At Jagersfontein there was a similar demonstration, led by a jet-black Mozambique lady. She and a number of others were arrested and sentenced to various terms of imprisonment. The sentences ranged from about three weeks to three months, and the fines from 10s. to 3 Pounds. They all refused to pay the fines, and said their little ones could be entrusted to the care of Providence till their mothers and sisters have broken the shackles of oppression by means of passive resistance. As the prison authorities were scarcely prepared for such a sudden influx of prisoners there was not sufficient accommodation for fifty-two women, who were conveyed on donkey carts to the adjoining village of Fauresmith.
When this happened, Winburg, the old capital of the "Free" State, also had a similar trouble. Eight hundred women marched from the native location to the Town Hall, singing hymns, and addressed the authorities. They were tired of making friendly appeals which bore no fruit from year's end to year's end, so they had resolved, they said, to carry no more passes, much less to pay a shilling each per month, PER CAPITA, for passes. A procession of so many women would attract attention even in Piccadilly, but in a "Free" State dorp it was a stupendous event, and it made a striking impression. The result was that many of the women were arrested and sent to prison, but they all resolutely refused to pay their fines, and there was a rumour that the Central Government had been appealed to for funds and for material to fit out a new jail to cope with the difficulty.
This movement served to exasperate the authorities, who rigorously enforced the law and sent them to jail. The first batch of prisoners from Bloemfontein were conveyed south to Edenburg; and as further batches came down from Bloemfontein they had to be retransferred north to Kroonstad. In the course of our tour in connexion with the Natives' Land Act in August, 1913, we spent a week-end with the Rev. A. P. Pitso, of the last-named town. Thirty-four of the women passive resisters were still incarcerated there, doing hard labour. Mrs. Pitso and Mrs. Michael Petrus went with us on the Sunday morning to visit the prisoners at the jail.
A severe shock burst upon us, inside the prison walls, when the matron withdrew the barriers and the emaciated figures of ladies and young girls of our acquaintance filed out and greeted us. It was an exceptionally cold week, and our hearts bled to see young women of Bloemfontein, who had spent all their lives in the capital and never knew what it was to walk without socks, walking the chilly cemented floors and the cold and sharp pebbles without boots. Their own boots and shoes had been taken off, they told us, and they were, throughout the winter, forced to perform hard labour barefooted.
Was ever inhumanity more cold-blooded?
Do these "Free" Staters consider their brutality less brutal because it happens to be sanctioned by law?
Is Heaven so entirely unmindful of our case that it looks on with indifference when indignity upon indignity is heaped, not only upon our innocent men, but even upon our inoffensive women?
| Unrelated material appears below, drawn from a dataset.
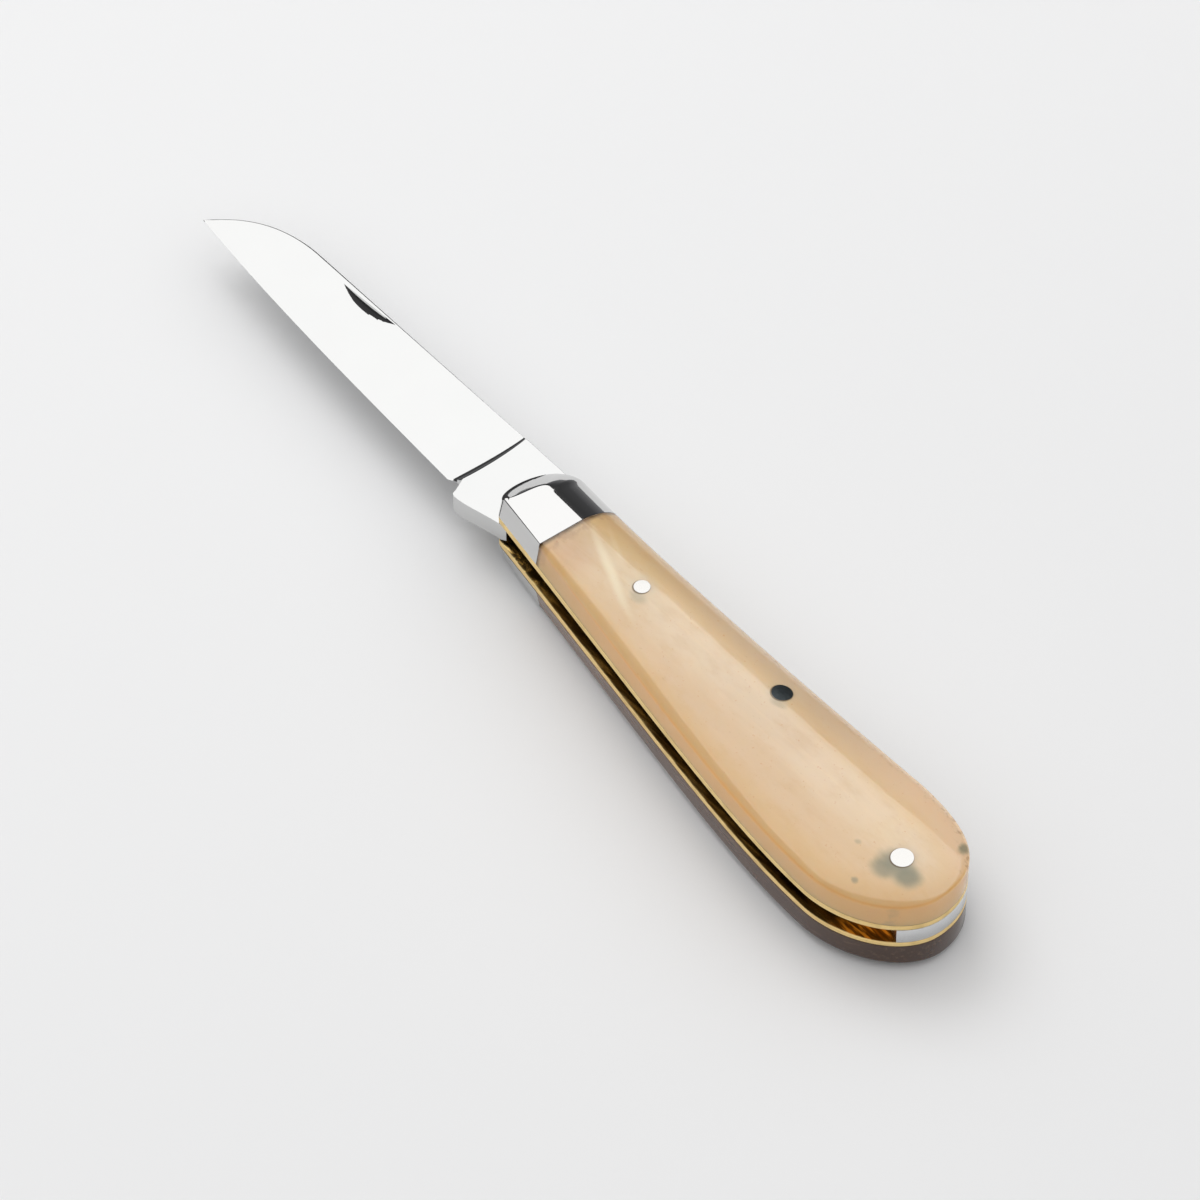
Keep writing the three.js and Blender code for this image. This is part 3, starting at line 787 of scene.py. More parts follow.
# painted glow: the walls' lighter colour
HORN_WALL_GLOW = linear(206, 158, 102)
# painted shade along the crease above the wall
HORN_CREASE_SHADE = linear(204, 142, 70)
HORN_KNOCK = linear(150, 112, 82)
HORN_FLECK = linear(196, 120, 80)
HORN_GREY = linear(138, 136, 114)
HORN_PORE = linear(158, 118, 78)
# painted glow: the walls' emission
HORN_LIGHT = (0.11, 0.06, 0.014)
HOLE_BROWN = linear(104, 78, 52)
GLUE = linear(74, 50, 36)
GLUE_SMUDGE = linear(160, 124, 100)
# painted shade in the gap where the horn meets the liner
GAP_SHADE_LINE = linear(84, 60, 38)
# the lower scale's brown, with painted shade that deepens towards the butt
BROWN_HORN_AND_SHADE = ((0.0, linear(122, 95, 78)), (0.4, linear(100, 74, 60)), (1.0, linear(62, 40, 29)))
BROWN_CLOUD = linear(84, 60, 44)
BROWN_FIBRE = linear(160, 128, 98)

# Soft marks on the horn: middle, radii, turn, and how soft or, for the grey ones, how deep
PINK_PATCH = ((10.0, -3.0), (6.0, 5.0), 0.2, 0.9)
CREAM_STREAKS = (((15.8, -1.6), (11.5, 1.0), -0.38, 0.9), ((12.2, 2.0), (5.4, 0.6), -0.42, 0.9))
# grey-green stains; those just below the pins are painted shade where the pins' shanks show through the horn
GREY_MARKS_AND_PIN_SHADE = (
    ((76.5, -5.2), (2.6, 2.2), 0.4, 0.9), ((74.0, -4.9), (3.4, 2.3), 0.2, 0.8),
    ((73.6, -6.6), (2.4, 1.9), 0.2, 0.75), ((77.3, 3.5), (1.1, 1.3), 0.3, 0.85),
    ((72.6, -10.3), (0.7, 0.6), 0.0, 0.6), ((78.4, -9.7), (1.8, 0.6), 0.9, 0.45),
    ((68.6, -6.2), (0.7, 0.6), 0.0, 0.35), ((45.6, 0.6), (1.7, 0.8), 0.3, 0.3),
    ((21.2, -1.7), (1.9, 1.2), 0.0, 0.32))

# Painted shade: the floor's tone falls between these two places, to this share
FLOOR_FALL = (-120.0, 130.0)
FLOOR_SHADE = 0.955


def new_finish(name):
    """An empty material and a field in mm about the pivot to build on."""
    material = bpy.data.materials.new(name)
    material.use_nodes = True
    material.node_tree.nodes.clear()
    root = Field(material.node_tree)
    place = root.node("ShaderNodeTexCoord", out="Object")
    place = root.node("ShaderNodeMapping", None, {
        "Vector": place, "Location": tuple(-HINGE / MM), "Scale": (1 / MM,) * 3})
    return material, place


def parts_of(place):
    """The x, y and z of a place."""
    x = place.node("ShaderNodeSeparateXYZ", None, {0: place})
    return x, x.beside(1), x.beside(2)


def stretched(place, scale, turn=0.0):
    return place.node("ShaderNodeMapping", None, {
        "Vector": place, "Rotation": (0, 0, turn), "Scale": scale})


def noise(place, scale, detail=3.0, rough=0.6, distortion=0.0):
    return place.node("ShaderNodeTexNoise", None, {
        "Vector": place, "Scale": scale, "Detail": detail, "Roughness": rough, "Distortion": distortion})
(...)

Tears rolled down our cheeks as we saw the cracks on their bare feet, the swellings and chronic chilblains, which made them look like sheep suffering from foot-and-mouth disease. It was torture to us to learn the kind of punishment to which they were subjected and the nature of the work they were called upon to perform; these facts were stated to us in the presence of the prison officials, and they were communicated by us to the Native Affairs Department merely as a matter of course. But what must be the effect of this brutal punishment upon girls who knew only city life? To our surprise, however, they vowed never to buy passes, even if they had to come back.
A month later, when we visited Bloemfontein, a majority of those who were at the Kroonstad jail had already returned to their homes, and the family doctors were doing a roaring trade. Their practice, too, was most likely to continue to boom as the sufferers were still determined to buy no more women's passes.
This determination caused a white man to suggest that "instead of being sent to prison with hard labour, these madcaps should be flogged" — and this because the women refuse to be outraged by law.